Example: For a cookware retailer, bids may be adjusted if you’re offering a strong deal on a knife set compared to other advertisers.

Seasonality (coming soon for Shopping)

Description: AdWords can optimize bids based on seasonal performance trends during different times of year.

Example: For an electronics retailer, bids may be adjusted if a person is searching for a new television during the holiday season, which typically sees a higher conversion likelihood.

3. Flexible performance controls

AdWords Smart Bidding allows you to set performance targets and customize settings to your unique business goals:

  • Optimize Search bids to your selected attribution model, including data-driven attribution.
  • Set device-specific performance targets for mobile, desktop, and tablet with Target CPA bidding (coming soon).

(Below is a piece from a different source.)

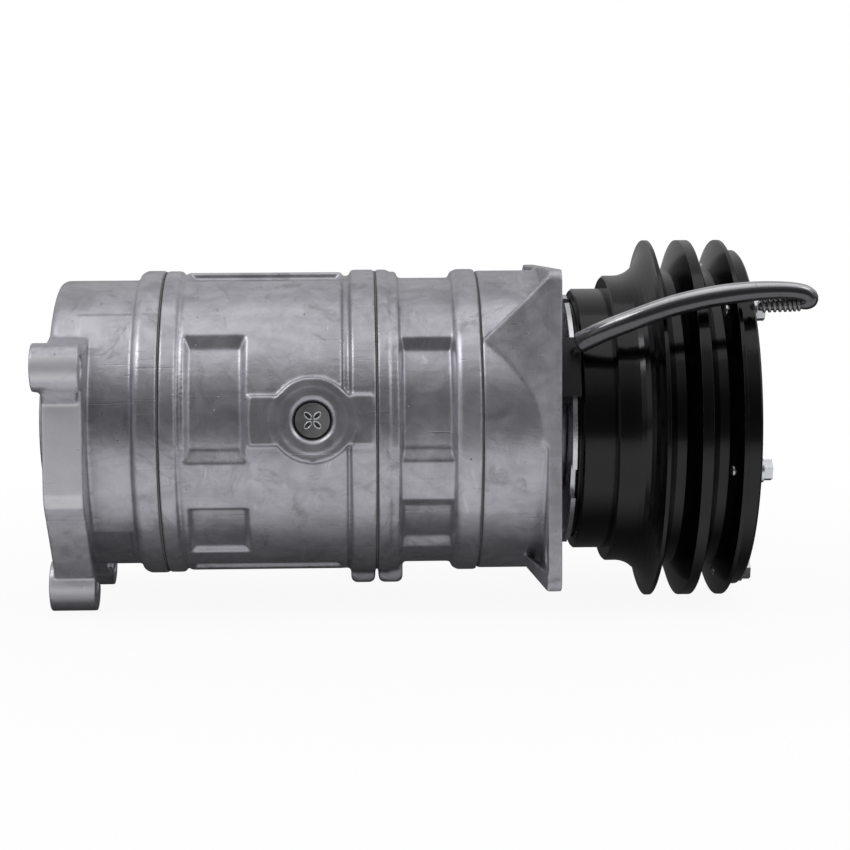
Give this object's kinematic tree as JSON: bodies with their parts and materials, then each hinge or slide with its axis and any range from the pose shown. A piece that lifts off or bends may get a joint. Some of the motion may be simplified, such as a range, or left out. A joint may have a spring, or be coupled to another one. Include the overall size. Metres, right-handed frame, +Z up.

4. Transparent performance reporting

AdWords Smart Bidding offers reporting tools that give you deeper insight into your bidding performance and help you quickly troubleshoot any issues. These include:

  • Detailed bid strategy statuses that show you what’s going on under the hood of your bidding.
  • Campaign drafts and experiments for Search and Display campaigns that make it easy to test how well AdWords Smart Bidding performs against your current bidding method.
  • Bid simulators that forecast the number of conversions your ads might have received if you had set different CPA targets.
  • Alerts and notifications that flag issues with conversion tracking and provide clear steps for fixing them.
  • Rich performance reports that help you easily track performance changes back to updates to your bid strategy status or targets. Access these from the “Bid strategy” dropdown in the main Campaigns view or the Shared library.

Who it’s for

AdWords Smart Bidding works successfully for businesses large and small. To maximize results and give machine learning algorithms enough data to make informed bidding decisions, we recommend that advertisers have at least 30 conversions in the past 30 days before using Target CPA. We recommend 50 conversions in the past 30 days for Target ROAS.